Liberals and communitarians each tell us half of the truth, for we are both deeply individual and irreducibly social: ‘Freedom and accountability are co‐extensive in the human agent’ (p. 111). Scruton accepts with American political theorists as different as Nozick and Nussbaum that we need rights and duties, virtues, and a political system to back these and coordinate our projects. Two things, though, must be added to this picture: our embodied nature and our unchosen obligations. We need to take much more seriously our deepest emotions, revealed, for example, in the sense of defilement created by sexual violence or abuse. We need to put piety, including towards the family, back where it belongs, ‘at the center of the picture’ (p. 126). At a time of political confusion and impasse, thoughtful, lucid and humane conservatism of Scruton's sort is sorely needed to make dialogue possible.
Defilement, filial piety, beauty, evil, guilt and the sacred: we cannot do without such conceptions. Yet they are not easy to explain ‘without transgressing the ontological assumptions of liberal contractarianism’. (p. 133). Scruton attempts to do so by extending the concept of ‘overreaching intentionality’. Just as in human inter‐personal encounters we reach towards the inaccessible ‘I’ of the other, so with the world. Religion is a reaching out towards the ‘I’ that is behind the whole. Thus the title of his earlier book, The Soul of the World (Princeton, 2014), from which the arguments here are largely distilled.

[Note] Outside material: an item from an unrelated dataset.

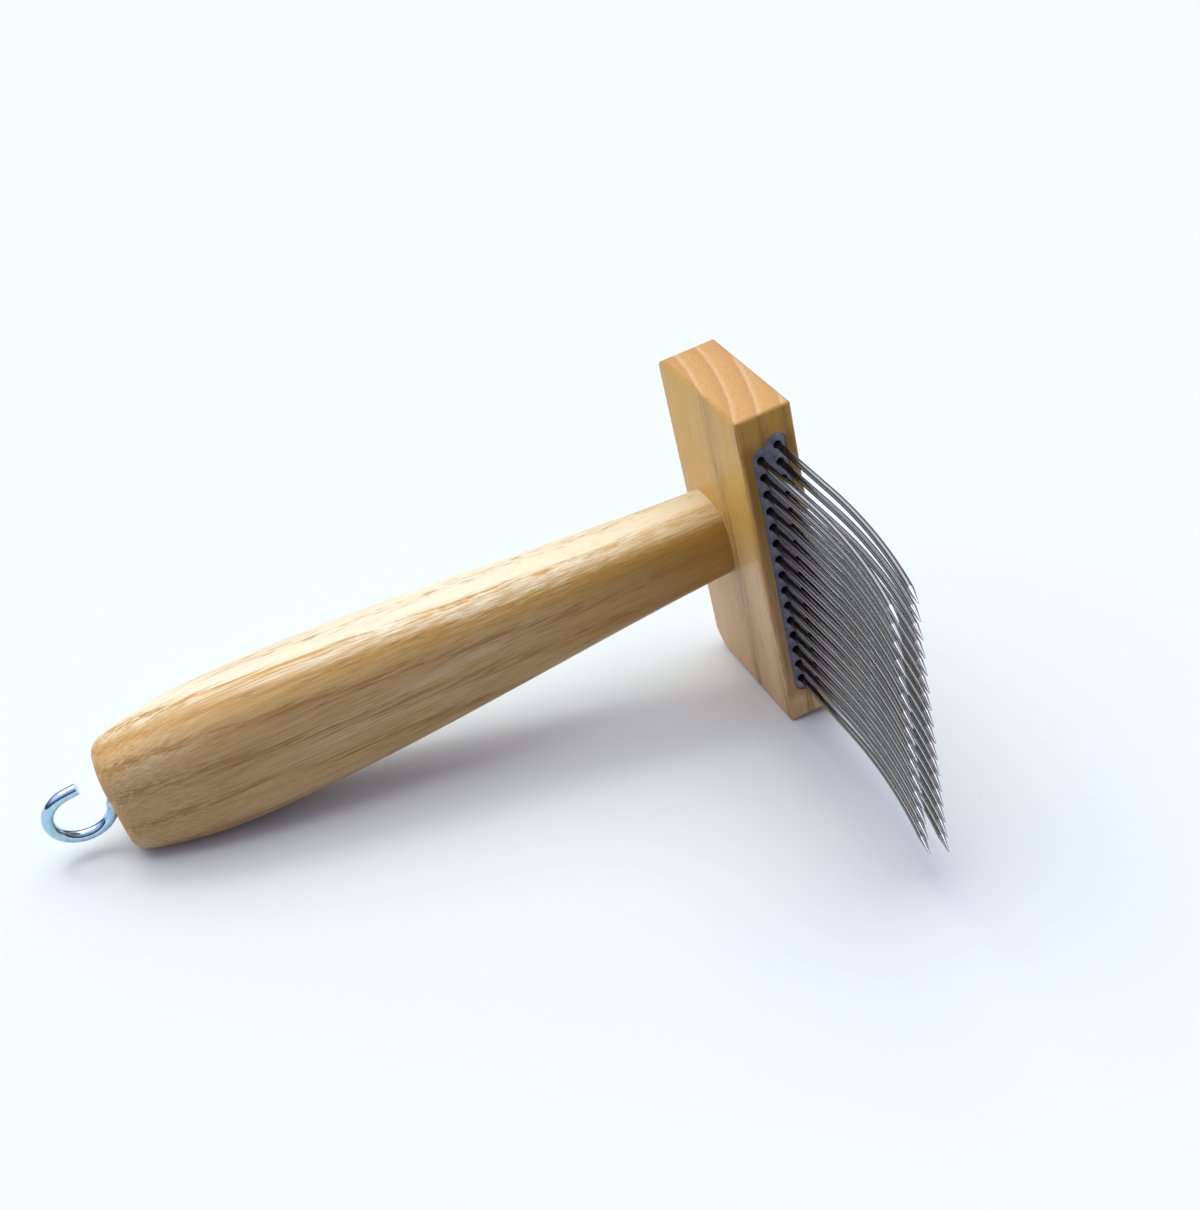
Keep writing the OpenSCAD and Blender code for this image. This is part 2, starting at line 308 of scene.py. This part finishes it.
def face_colour(t, grain, figure, normal):
    """The wood's colour where it is cut along the grain."""
    pale, usual, deep_shade = (rgba(shade) for shade in grain.timber.shades)
    plain = t.mix(figure.honey, pale, usual)
    plain = t.mix(t.times(figure.deep, t.times_add(figure.honey, 0.6, 0.25)), plain, deep_shade)
    streak = t.mix(figure.honey, rgba(ORANGE_STREAK), rgba(BROWN_STREAK))
    streak = t.mix(figure.deep, streak, rgba(WARM_GRAIN))
    face = t.mix(streak_share(t, grain, figure), plain, streak)

    # A band of warm fibres lies where the pale shade ends
    pale_end, usual_full = grain.timber.pale_span
    warm = t.band(figure.depth, pale_end - 1.5, pale_end + 1.5, usual_full + 1.0, usual_full + 5.0)
    face = t.mix(t.times(warm, t.span(figure.fibre, 0.40, 0.58, 0.10, 0.62)), face, rgba(WARM_GRAIN))
    face = t.mix(t.times(figure.pores, 0.7), face, rgba(PORE))

    # Painted shade darkens what faces the tines' side, where the deep shade comes in, and beside the bed
    # under the tines
    forward = t.span(t.vector("DOT_PRODUCT", normal, (0, -1, 0)), 0.5, 0.95)
    # Painted shade on faces turned to the tines' side near the head
    face = t.mix(t.times(figure.deep, forward), face, rgba(PAINTED_FRONT_SHADE), "MULTIPLY")
    reach = grain.timber.glaze_reach
    if reach is not None:
        # Painted shade beside the bed, under the tines, on faces turned to the tines' side
        beside_bed = t.span(t.math("ABSOLUTE", grain.along), reach, reach + 4.0, 1.0, 0.0)
        face = t.mix(t.times(beside_bed, forward), face, rgba(PAINTED_BED_SHADE), "MULTIPLY")
    return face


def end_colour(t, grain, figure):
    """Cut across, the wood drinks the finish and darkens, and the rings' early wood is a thin pale line."""
    speck = t.noise(grain.place, 1.4, 4.0, 0.75)
    late = t.span(t.math("FRACT", figure.ring), 0.25, 0.95, 0.0, 0.6)
    end = t.mix(late, rgba(END_GRAIN), rgba(END_DARK))
    end = t.mix(t.span(speck, 0.42, 0.68, 0.0, 0.6), end, rgba(END_DARK))
    line = t.times(t.band(figure.from_line, -0.09, 0.0, 0.02, 0.24), t.span(speck, 0.3, 0.6, 0.75, 0.45))
    return t.mix(line, end, rgba(END_LINE))


def wood(timber):
    """Ash under a satin varnish."""
    m, t = material(timber.name)
    grain = Grain(t, timber)
    figure = wood_figure(t, grain)
    normal = t.node("ShaderNodeNewGeometry").outputs["Normal"]
    along_grain = t.math("ABSOLUTE", t.vector("DOT_PRODUCT", normal, grain.direction()))
    cut = t.span(along_grain, 0.45, 0.85)
    height = t.times_add(figure.pores, -0.8, t.times(figure.fibre, 0.5))
    t.surface("ShaderNodeBsdfPrincipled", {
        "Base Color": t.mix(cut, face_colour(t, grain, figure, normal), end_colour(t, grain, figure)),
        "Roughness": t.span(figure.fibre, 0.3, 0.7, 0.42, 0.55),
        "Normal": t.bump(height, 0.25, 0.12 * MM),
        "Specular IOR Level": 0.2,
        "Coat Weight": 0.22,
        "Coat Roughness": 0.2,
        "Coat Normal": t.bump(height, 0.10, 0.10 * MM),
    })
    return m


def steel():
    """Tine wire: painted shadow black at the root, painted shade and painted reflection of the dark bed near
    it, and ground bright at the point.
    """
    m, t = material("tine_steel")
    place = t.comb_place()
    _, y, _ = t.split(place)
    out = t.times_add(y, -1.0, -BED_FACE)
    # Painted shadow black at the root, then painted shade and painted reflection of the bed fading into the
    # steel by 24 mm out
    shaft = t.mix(t.span(out, 1.0, 2.4), rgba(PAINTED_ROOT_SHADOW), rgba(PAINTED_ROOT_SHADE_AND_REFLECTION))
    shaft = t.mix(t.span(out, 3.0, 24.0), shaft, rgba(STEEL))
    point_start = TINE_LENGTH - POINT_LENGTH
    point = t.span(out, point_start - 0.4, point_start + 0.1)
    drawn_lines = t.noise(t.vector("MULTIPLY", place, (4.0, 0.15, 4.0)), 1.0, 3.0)
    shaft_rough = t.span(drawn_lines, 0.3, 0.7, 0.12, 0.22)
    point_rough = t.span(point, 0.0, 1.0, 1.0, 0.14)
    t.surface("ShaderNodeBsdfPrincipled", {
        "Base Color": t.mix(point, shaft, rgba(GROUND_STEEL)),
        "Metallic": 1.0,
        "Roughness": t.math("MINIMUM", shaft_rough, point_rough),
    })
    return m


def slate():
    """The bed's filler."""
    m, t = material("bedding")
    speck = t.noise(t.comb_place(), 0.9, 4.0, 0.6)
    t.surface("ShaderNodeBsdfPrincipled", {
        "Base Color": t.mix(t.span(speck, 0.35, 0.65), rgba(SLATE), rgba(SLATE_PALE)),
        "Roughness": 0.38,
        "Normal": t.bump(speck, 0.25, 0.4 * MM),
    })
    return m


def zinc():
    """The hook's bright plating."""
    m, t = material("hook_zinc")
    speck = t.noise(t.comb_place(), 0.8, 3.0)
    t.surface("ShaderNodeBsdfPrincipled", {
        "Base Color": t.mix(t.span(speck, 0.4, 0.7), rgba(ZINC), rgba(ZINC_PALE)),
        "Metallic": 1.0,
        "Roughness": t.span(speck, 0.3, 0.7, 0.06, 0.12),
    })
    return m


def dress(node, m):
    materials = NODES[node].data.materials
    materials.clear()
    materials.append(m)


def smooth_over(node, limit=38):
    """Shades a node smoothly over its small facets, and leaves its edges sharp above the limit in degrees."""
    tree = bpy.data.node_groups.new("smooth_over", "GeometryNodeTree")
    tree.interface.new_socket("Geometry", in_out="INPUT", socket_type="NodeSocketGeometry")
    tree.interface.new_socket("Geometry", in_out="OUTPUT", socket_type="NodeSocketGeometry")
    t = Tree(tree)

    def step(kind, shape, inputs, **settings):
        return t.node(kind, {"Geometry": shape, **inputs}, **settings).outputs[0]

    angle = t.node("GeometryNodeInputMeshEdgeAngle").outputs["Unsigned Angle"]
    soft = t.node("FunctionNodeCompare", {"A": angle, "B": math.radians(limit)}, data_type="FLOAT",
                  operation="LESS_THAN").outputs[0]
    shape = t.node("NodeGroupInput").outputs[0]
    shape = step("GeometryNodeRemoveAttribute", shape, {"Name": "custom_normal"})
    shape = step("GeometryNodeMergeByDistance", shape, {"Distance": 0.002 * MM})
    shape = step("GeometryNodeSetShadeSmooth", shape, {"Shade Smooth": True}, domain="FACE")
    shape = step("GeometryNodeSetShadeSmooth", shape, {"Shade Smooth": soft}, domain="EDGE")
    t.node("NodeGroupOutput", {0: shape})
    NODES[node].modifiers.new("smooth_over", "NODES").node_group = tree


def stage_floor():
    """A table that the camera and mirroring surfaces see pale, and that throws less light on the comb."""
    m, t = material("table")
    path = t.node("ShaderNodeLightPath")
    mirrored = t.math("MAXIMUM", path.outputs["Is Glossy Ray"], path.outputs["Is Transmission Ray"])
    seen = t.math("MAXIMUM", path.outputs["Is Camera Ray"], mirrored)
    t.surface("ShaderNodeBsdfDiffuse", {"Color": t.mix(seen, rgba(TABLE_BOUNCE), rgba(TABLE))})
    bpy.ops.mesh.primitive_plane_add(size=8.0, location=(0, 0, 0))
    floor = bpy.context.object
    floor.name = "table"
    floor.data.materials.append(m)


def light_world():
    """A soft room, brighter overhead, at the back and on the butt's side, and a white backdrop for the
    camera. What the pieces mirror is dimmer low down and brighter overhead than what lights them."""
    world = bpy.data.worlds.new("studio")
    world.use_nodes = True
    bpy.context.scene.world = world
    t = Tree(world.node_tree)
    path = t.node("ShaderNodeLightPath")
    x, y, z = t.split(t.node("ShaderNodeTexCoord").outputs["Generated"])
    height = t.span(z, 0.0, 1.0, 0.22, 0.55, smooth=False)
    sides = t.times(t.span(y, -0.9, 0.5, 0.5, 1.0), t.span(x, -1.0, 0.1, 1.8, 1.0))
    room = t.times(height, sides)
    mirrored = t.times(room, t.span(z, 0.1, 0.7, 0.15, 1.8))
    strength = t.mix_values(path.outputs["Is Glossy Ray"], room, mirrored)
    soft = t.node("ShaderNodeBackground", {"Color": rgba(ROOM_COLOUR), "Strength": strength})
    plain = t.node("ShaderNodeBackground", {"Color": rgba(BACKDROP), "Strength": 1.0})
    mixed = t.node("ShaderNodeMixShader", {0: path.outputs["Is Camera Ray"], 1: soft.outputs[0],
                                           2: plain.outputs[0]})
    t.node("ShaderNodeOutputWorld", {"Surface": mixed.outputs[0]})


def sun(name, azimuth, elevation, energy, angle):
    """A lamp as seen from the part: azimuth from +Y towards +X, elevation above the table, in degrees."""
    lamp = bpy.data.lights.new(name, "SUN")
    lamp.energy = energy
    lamp.angle = math.radians(angle)
    lamp.color = LAMP_COLOUR
    obj = bpy.data.objects.new(name, lamp)
    obj.rotation_euler = Euler((math.radians(90 - elevation), 0, math.radians(180 - azimuth)), "XYZ")
    bpy.context.scene.collection.objects.link(obj)


def photograph_camera():
    cam = bpy.data.cameras.new("camera")
    cam.sensor_fit = "AUTO"
    cam.sensor_width = SENSOR_WIDTH
    cam.lens = CAMERA_LENS
    cam.clip_start = 0.01
    cam.clip_end = 50.0
    obj = bpy.data.objects.new("camera", cam)
    obj.location = Vector(CAMERA_PLACE) * MM
    obj.rotation_euler = Euler([math.radians(turn) for turn in CAMERA_TURN], "XYZ")
    bpy.context.scene.collection.objects.link(obj)
    bpy.context.scene.camera = obj


dress("handle", wood(HANDLE_TIMBER))
dress("head_block", wood(HEAD_TIMBER))
smooth_over("handle")
dress("tine_bed", slate())
dress("screw_hook", zinc())
tine_steel = steel()
for name in NODES:
    if name.startswith("tine_") and name != "tine_bed":
        dress(name, tine_steel)

stage_floor()
light_world()
sun("overhead", azimuth=-15, elevation=72, energy=1.77, angle=70)
sun("window", azimuth=-20, elevation=66, energy=0.35, angle=14)
photograph_camera()
bpy.context.scene.view_settings.view_transform = "Standard"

Scruton builds an impressive edifice on the foundation of the reasonable, responsible ‘I’. But can it do all that it needs to? On the one hand it seems to demand too much, so that dogs, and even children (about whom the book says little) risk being lumped with thermostats as things whose ‘intentions’ can be explained purely causally. On the other hand, negotiation plus personal ties of piety seem insufficient to explain, for example, the response of the Good Samaritan. How does a proper reverence for the family and the nation relate to our membership of the whole human race? Again, to understand God as Creator is surely to claim Him as far more than an emergent property of the world. Questions remain, but a lucid, integrated, philosophical anthropology so open to the transcendent is a gift that Christian readers will welcome.